Ratios for the source in/source out counts from the Compton edge data for the Ariana scintillator

Calculation of the Compton Scattering Energies

To equation for Compton scattering is given below

[math]E'_\gamma=\frac{E_\gamma}{1+(E_\gamma/m_ec^2)(1-cos\theta)}[/math]

Where [math]E_\gamma[/math] is the energy of the incoming photon, [math]E'_\gamma[/math] is the energy of the recoiling photon, [math]m_ec^2[/math] is the energy of the electron at rest, and [math]\theta[/math] is the scattering angle. For our Cs-137 source, the energy of the incoming photon is 661.7 keV and the scattering angle is 180°. Thus, we obtain

[math]E'_\gamma=\frac{661.7}{1+(661.7/511)(1-cos(180))}[/math]

[math]E'_\gamma=184.3keV[/math]

By conservation of energy we have

[math]E_\gamma + E_e = E'_\gamma + E'_e[/math]

Since we are assuming the electron is at rest initially, then [math]E_e[/math] will be the rest energy of the electron. To get the momentum energy of the recoiling electron,

[math]E_\gamma - E'_\gamma = E'_e - E_e[/math]

[math]661.7keV - 184.3keV = 477.4keV [/math]

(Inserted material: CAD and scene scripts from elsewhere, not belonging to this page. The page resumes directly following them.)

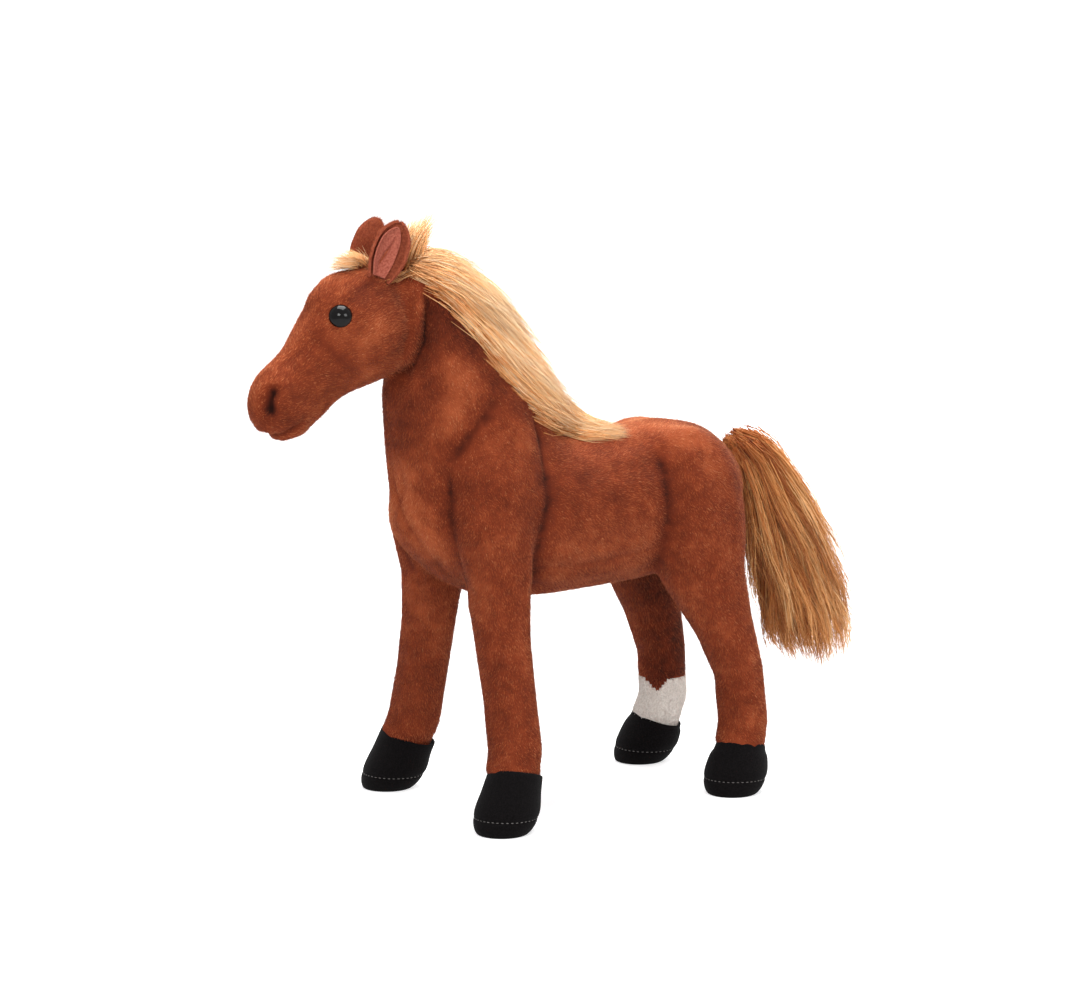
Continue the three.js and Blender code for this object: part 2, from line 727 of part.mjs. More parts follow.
// Closed sheet between two grids of points, front and back
function sheetSolid(front, back) {
  const rows = front.length;
  const columns = front[0].length;
  const points = [...front.flat(), ...back.flat()];
  const shift = rows * columns;
  const at = (r, c, far) => r * columns + c + (far ? shift : 0);
  const faces = [];
  const quad = (a, b, c, d) => faces.push([a, b, c], [a, c, d]);
  for (let r = 0; r + 1 < rows; r += 1) {
    for (let c = 0; c + 1 < columns; c += 1) {
      quad(at(r, c), at(r, c + 1), at(r + 1, c + 1), at(r + 1, c));
      quad(at(r, c, true), at(r + 1, c, true), at(r + 1, c + 1, true), at(r, c + 1, true));
    }
    quad(at(r, 0), at(r + 1, 0), at(r + 1, 0, true), at(r, 0, true));
    const end = columns - 1;
    quad(at(r, end), at(r, end, true), at(r + 1, end, true), at(r + 1, end));
  }
  for (let c = 0; c + 1 < columns; c += 1) {
    quad(at(0, c), at(0, c, true), at(0, c + 1, true), at(0, c + 1));
    const end = rows - 1;
    quad(at(end, c), at(end, c + 1), at(end, c + 1, true), at(end, c, true));
  }
  return manifoldOf(points, faces);
}

// Grid of points on the cupped leaf: x across, y the way it faces, z along it.
// The base row slants with the head under it, and the slant fades towards the tip.
function leafGrid(start, end, widthShare, offset, slant) {
  const { steps, sides } = earFineness;
  const grid = [];
  for (let i = 0; i <= steps; i += 1) {
    const s = THREE.MathUtils.lerp(start, end, i / steps);
    const row = [];
    for (let j = 0; j <= sides; j += 1) {
      const v = widthShare * ((2 * j) / sides - 1);
      const x = (v * earWidth * valueAt(earLeafShares, 'width', s)) / 2;
      const y = offset + earCup * valueAt(earLeafShares, 'cup', s) * v * v;
      row.push(new THREE.Vector3(x, y, s * earLength + (1 - s) * slant * x));
    }
    grid.push(row);
  }
  return grid;
}

// Rolled seam at the base of an ear, along x
function beadGeometry() {
  const bead = new THREE.CylinderGeometry(earBead / 2, earBead / 2, earBaseWidth, earBeadSideCount);
  return bead.rotateZ(Math.PI / 2);
}

function earSolid(slant) {
  const front = leafGrid(0, 1, 1, earCloth / 2, slant);
  const leaf = sheetSolid(front, leafGrid(0, 1, 1, -earCloth / 2, slant));
  return leaf.add(solidOf(beadGeometry().rotateY(-Math.atan(slant))));
}

// Lining, laid into the cup and trimmed so that it follows the leaf behind it
function liningSolid(slant) {
  const back = earCloth / 2 + sewnGap;
  const { start, end, width } = liningShares;
  const sheet = sheetSolid(
    leafGrid(start, end, width, back + liningCloth, slant),
    leafGrid(start, end, width, -earCloth / 2, slant),
  );
  const leaf = sheetSolid(leafGrid(0, 1, 1, back, slant), leafGrid(0, 1, 1, -earCloth, slant));
  return cut(sheet, leaf);
}

// Place of an ear: its seam lies along the head, its opening faces ahead and outwards;
// x runs along the seam, about which the ear folds
function earFrame(side) {
  const turn = side < 0 ? 0.5 - earPlaceShares.turn : earPlaceShares.turn;
  const angle = turn * 2 * Math.PI;
  const normal = skinNormal(head, earPlaceShares.along, angle);
  const place = skinPoint(head, earPlaceShares.along, angle)
    .addScaledVector(normal, earBead / 2 + sewnGap);
  const length = new THREE.Vector3(Math.sin(earLean), side * Math.sin(earSplay), 1).normalize();
  const facing = new THREE.Vector3(-Math.cos(earTurn), side * Math.sin(earTurn), 0);
  facing.addScaledVector(length, -facing.dot(length)).normalize();
  const width = new THREE.Vector3().crossVectors(facing, length);
  const seam = new THREE.Vector3().crossVectors(facing, normal).normalize();
  const slant = seam.dot(length) / seam.dot(width);
  const rise = new THREE.Vector3().crossVectors(seam, facing);
  const matrix = new THREE.Matrix4().makeBasis(seam, facing, rise).setPosition(place);
  return { matrix, slant, place, normal };
}

// The same place, brought down until the rolled seam lies one gap off the head's cloth
function seatedEar(side) {
  const { matrix, slant, place, normal } = earFrame(side);
  const bead = solidOf(beadGeometry().applyMatrix4(matrix));
  const gap = bead.minGap(loft(head), earLength);
  place.addScaledVector(normal, sewnGap - gap);
  return { matrix: matrix.setPosition(place), slant };
}

function addEars() {
  for (const side of [-1, 1]) {
    const { matrix, slant } = seatedEar(side);
    const pivot = new THREE.Group();
    pivot.name = `ear_${sideName(side)}_pivot`;
    pivot.applyMatrix4(matrix);
    horse.add(pivot);
    const leaf = new THREE.Group();
    leaf.rotation.y = Math.atan(slant);
    pivot.add(leaf);
    addMesh(`ear_${sideName(side)}`, earSolid(slant), darkPlush, leaf);
    addMesh(`ear_lining_${sideName(side)}`, liningSolid(slant), earLining, leaf);
  }
}

// Point on the top line of a form, lifted off it
function overForm(form, along, angle, lift) {
  return skinPoint(form, along, angle).addScaledVector(skinNormal(form, along, angle), lift);
}

const top = Math.PI / 2;
const crest = maneTurnShare * 2 * Math.PI;

const mane = {
  spine: new THREE.CatmullRomCurve3([
    overForm(head, manePollShares.along, top, manePollShares.lift * maneLift),
    ...maneCrestShares.map((t) => overForm(neck, t, crest, maneLift)),
    ...maneWithersShares.map((r) => overForm(body, r.along, top, r.lift * maneLift)),
  ]),
  halfWidth: (t) => (maneWidth / 2) * valueAt(maneShares, 'width', t),
  halfDepth: (t) => (maneDepth / 2) * valueAt(maneShares, 'depth', t),
  ...maneRoundShares,
  ...maneFineness,
};

const forelock = {
  spine: new THREE.CatmullRomCurve3(
    forelockShares.map((t) => overForm(head, t, top, forelockLift)),
  ),
  halfWidth: (t) => (forelockWidth / 2) * valueAt(forelockRows, 'width', t),
  halfDepth: (t) => (forelockDepth / 2) * valueAt(forelockRows, 'depth', t),
  ...forelockRoundShares,
  ...forelockFineness,
};

function addMane() {
  addMesh('mane', cut(loft(mane), bodyLetOut, neckLetOut, headLetOut), paleFur);
  addMesh('forelock', cut(loft(forelock), headLetOut, neckLetOut, loft(mane, -sewnGap)), paleFur);
}

// Tail: it starts past the knot, so that it can swing round it
const knotPlace = overForm(body, tailPlaceShare, top, knotDiameter / 2 + sewnGap);

const tail = {
  spine: new THREE.CatmullRomCurve3(tailSpineShares.map((r) => new THREE.Vector3(
    knotPlace.x + r.back * tailReach,
    0,
    knotPlace.z - r.down * tailDrop,
  ))),
  halfWidth: (t) => (tailWidth / 2) * valueAt(tailShares, 'width', t),
  halfDepth: (t) => (tailDepth / 2) * valueAt(tailShares, 'depth', t),
  ...tailRoundShares,
  ...tailFineness,
};

function addTail() {
  const pivot = new THREE.Group();
  pivot.name = 'tail_pivot';
  pivot.position.copy(knotPlace);
  horse.add(pivot);
  const knot = new THREE.SphereGeometry(knotDiameter / 2, knotFineness.sides, knotFineness.rows);
  addMesh('tail_knot', solidOf(knot), goldFur, pivot);
  const roomRadius = knotDiameter / 2 + 2 * sewnGap;
  const room = new THREE.SphereGeometry(roomRadius, knotFineness.sides, knotFineness.rows);
  room.translate(knotPlace.x, knotPlace.y, knotPlace.z);
  addMesh('tail', cut(loft(tail), solidOf(room), bodyLetOut), goldFur);
}

addBody();
addNeck();
addHead();
legForms.forEach(addLeg);
addEars();
addMane();
addTail();

// The origin goes under the middle of the toy
const extent = new THREE.Box3().setFromObject(horse, true);
horse.position.x = -(extent.min.x + extent.max.x) / 2;

export default horse;
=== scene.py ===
# %% [markdown]
# # A stuffed horse with a pile coat
# The real toy is cut from short-pile plush, sewn into a skin and stuffed with fibre.
# Its mane and tail are long-pile fur, its hooves black cloth and its eyes glossy buttons.
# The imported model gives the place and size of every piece; here each gets its real surface.

# %% Load the frame
import json
import math

import bpy
import bmesh
import numpy as np
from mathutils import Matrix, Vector, noise
from mathutils.bvhtree import BVHTree
from mathutils.kdtree import KDTree


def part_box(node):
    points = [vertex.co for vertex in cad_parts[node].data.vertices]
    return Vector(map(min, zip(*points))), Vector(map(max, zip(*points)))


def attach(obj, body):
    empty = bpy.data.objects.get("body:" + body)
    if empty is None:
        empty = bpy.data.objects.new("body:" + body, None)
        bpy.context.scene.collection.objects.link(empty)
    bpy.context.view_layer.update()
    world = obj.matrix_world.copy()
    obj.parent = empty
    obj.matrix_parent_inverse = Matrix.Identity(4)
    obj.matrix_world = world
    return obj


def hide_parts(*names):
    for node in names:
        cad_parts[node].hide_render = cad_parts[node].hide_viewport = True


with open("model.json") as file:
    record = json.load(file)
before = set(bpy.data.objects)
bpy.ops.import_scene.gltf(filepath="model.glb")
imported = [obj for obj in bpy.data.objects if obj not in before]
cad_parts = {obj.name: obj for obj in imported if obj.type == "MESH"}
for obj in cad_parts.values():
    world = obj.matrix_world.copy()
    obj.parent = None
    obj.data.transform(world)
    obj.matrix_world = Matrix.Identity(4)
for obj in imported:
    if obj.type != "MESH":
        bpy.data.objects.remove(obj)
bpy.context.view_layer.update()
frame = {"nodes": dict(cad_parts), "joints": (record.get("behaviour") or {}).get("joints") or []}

scene = bpy.context.scene
nodes = frame["nodes"]
MM = 0.001
SEED = 7
rng = np.random.default_rng(SEED)
noise.seed_set(SEED)  # without a seed, Blender's noise starts from the clock

# %% [markdown]
# ## Camera
# A long lens far away gives the flat perspective of a product photograph. The place was found
# by matching the outline of the horse, so it stays fixed while the pieces are made.

# %% Camera at the photograph's angle
CAMERA_AZIMUTH = -31.0
CAMERA_ELEVATION = 9.0
CAMERA_DISTANCE = 2.1
CAMERA_LENS = 130.9
CAMERA_TARGET = Vector((-15.69, 0.0, 161.7)) * MM

turn, tilt = math.radians(CAMERA_AZIMUTH), math.radians(CAMERA_ELEVATION)
camera_back = Vector((
    math.sin(turn) * math.cos(tilt), -math.cos(turn) * math.cos(tilt), math.sin(tilt),
))


def new_object(name, data):
    obj = bpy.data.objects.new(name, data)
    scene.collection.objects.link(obj)
    return obj


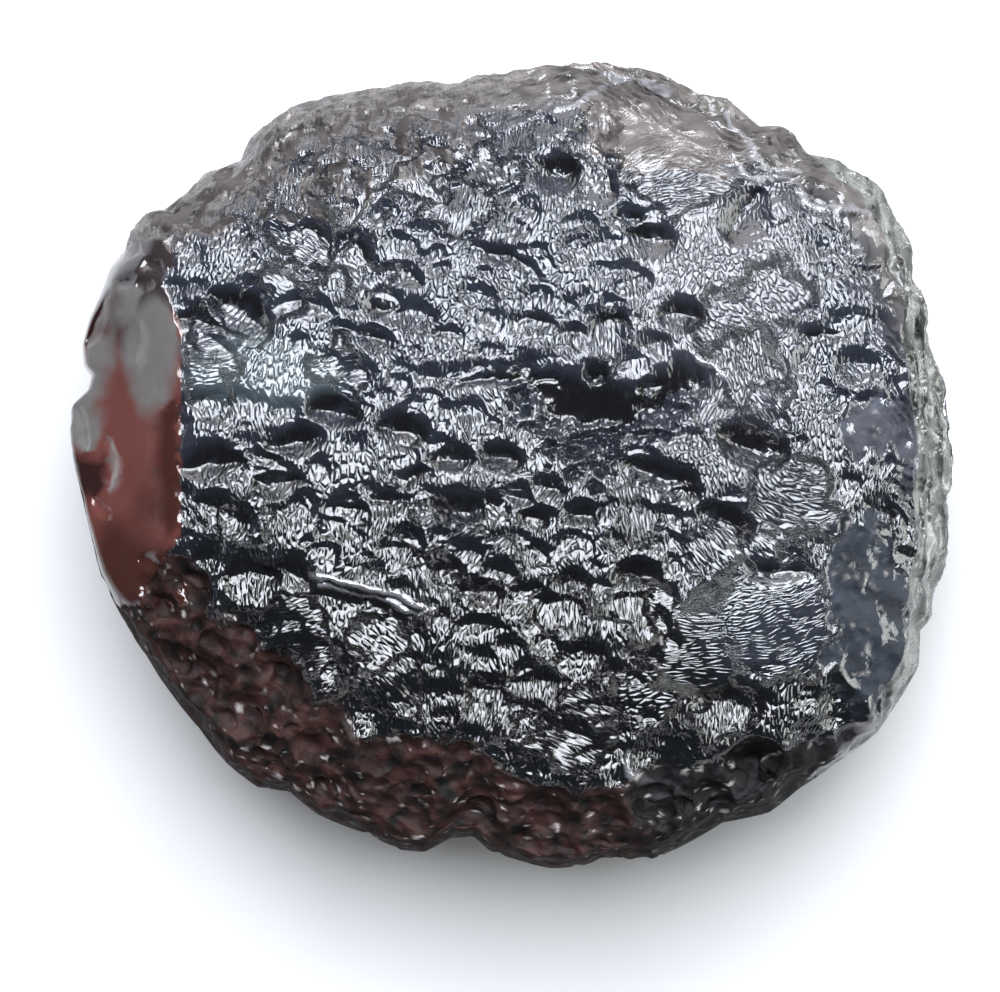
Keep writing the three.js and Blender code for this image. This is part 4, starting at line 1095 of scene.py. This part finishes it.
stone.data.materials.clear()
stone.data.materials.append(glass)
stone.data.materials.append(skin)
worn_share = np.empty(len(finished.vertices) * 3, np.float32)
finished.attributes["marks"].data.foreach_get("vector", worn_share)
corners = np.empty(len(finished.loops), np.int32)
finished.loops.foreach_get("vertex_index", corners)
worn_share = worn_share.reshape(-1, 3)[corners.reshape(-1, 3), 1].mean(axis=1)
finished.polygons.foreach_set("material_index", (worn_share > SKIN_FROM).astype(np.int32))

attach(stone, "root")
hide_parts("tektite")

# ---- floor, light and camera
floor_mesh = bpy.data.meshes.new("floor")
corners = [(FLOOR_HALF * x, FLOOR_HALF * y, 0) for x, y in ((-1, -1), (1, -1), (1, 1), (-1, 1))]
floor_mesh.from_pydata(corners, [], [(0, 1, 2, 3)])
floor = link(bpy.data.objects.new("floor", floor_mesh))
paint = bpy.data.materials.new("floor_paint")
paint.use_nodes = True
paint.node_tree.nodes["Principled BSDF"].inputs["Base Color"].default_value = FLOOR_COLOUR
paint.node_tree.nodes["Principled BSDF"].inputs["Roughness"].default_value = FLOOR_ROUGHNESS
floor_mesh.materials.append(paint)

world = bpy.data.worlds.new("room")
bpy.context.scene.world = world
world.use_nodes = True
world.node_tree.nodes["Background"].inputs["Color"].default_value = ROOM_COLOUR
world.node_tree.nodes["Background"].inputs["Strength"].default_value = ROOM_STRENGTH


def point_at(thing, place, aim):
    """Puts a light or the camera at place, looking at aim."""
    thing.location = place
    thing.rotation_mode = "QUATERNION"
    thing.rotation_quaternion = (Vector(aim) - Vector(place)).to_track_quat("-Z", "Y")


for name, place, width, height, power, colour in LIGHTS:
    data = bpy.data.lights.new(name, "AREA")
    data.shape = "RECTANGLE"
    data.size = width
    data.size_y = height
    data.energy = power
    data.color = colour
    light = link(bpy.data.objects.new(name, data))
    point_at(light, place, LIGHT_AIM)

camera_data = bpy.data.cameras.new("camera")
camera_data.sensor_width = 36
camera_data.lens = CAMERA_LENS
camera_data.clip_start = 0.001
camera_data.clip_end = 10
camera = link(bpy.data.objects.new("camera", camera_data))
elevation = math.radians(CAMERA_ELEVATION)
away = Vector((0, -math.cos(elevation), math.sin(elevation))) * CAMERA_DISTANCE
point_at(camera, Vector(CAMERA_AIM) + away, CAMERA_AIM)
bpy.context.scene.camera = camera

bpy.context.scene.view_settings.view_transform = "Standard"
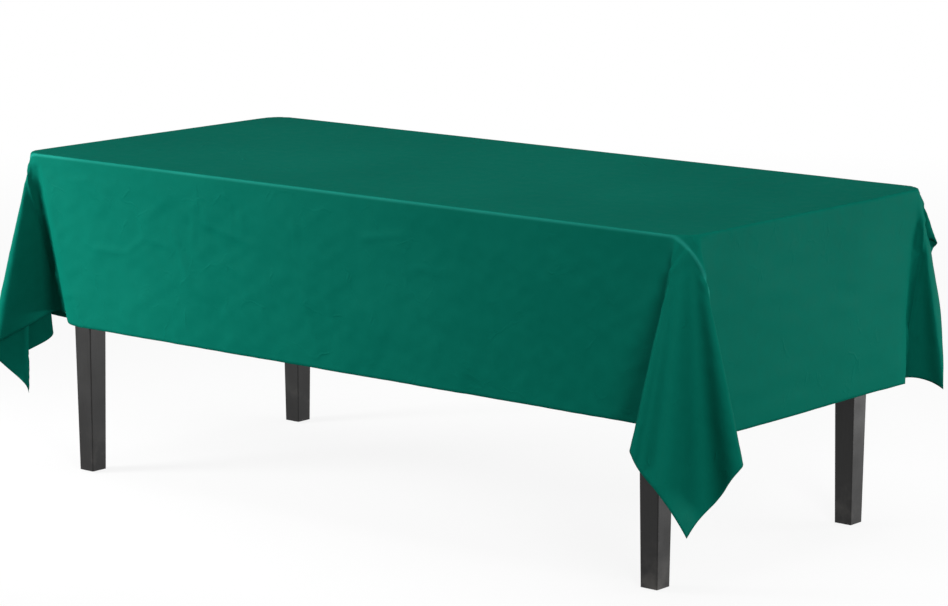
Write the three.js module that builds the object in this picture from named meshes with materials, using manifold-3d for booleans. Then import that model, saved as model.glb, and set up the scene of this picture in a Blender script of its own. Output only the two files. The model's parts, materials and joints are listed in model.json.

So the momentum energy of the recoiling electron will be [math]477.4 keV[/math].

05/11/2023

• Started a coincidence measurement by placing the active area of Michelle on top of Ariana. The signal for each was sent through a discriminator and then through a dual delay. The delay was adjusted until the pulse from each detector was directly aligned with each other. The pulses were sent through a three fold logic unit on the "and" setting and then the output was sent to a scalar.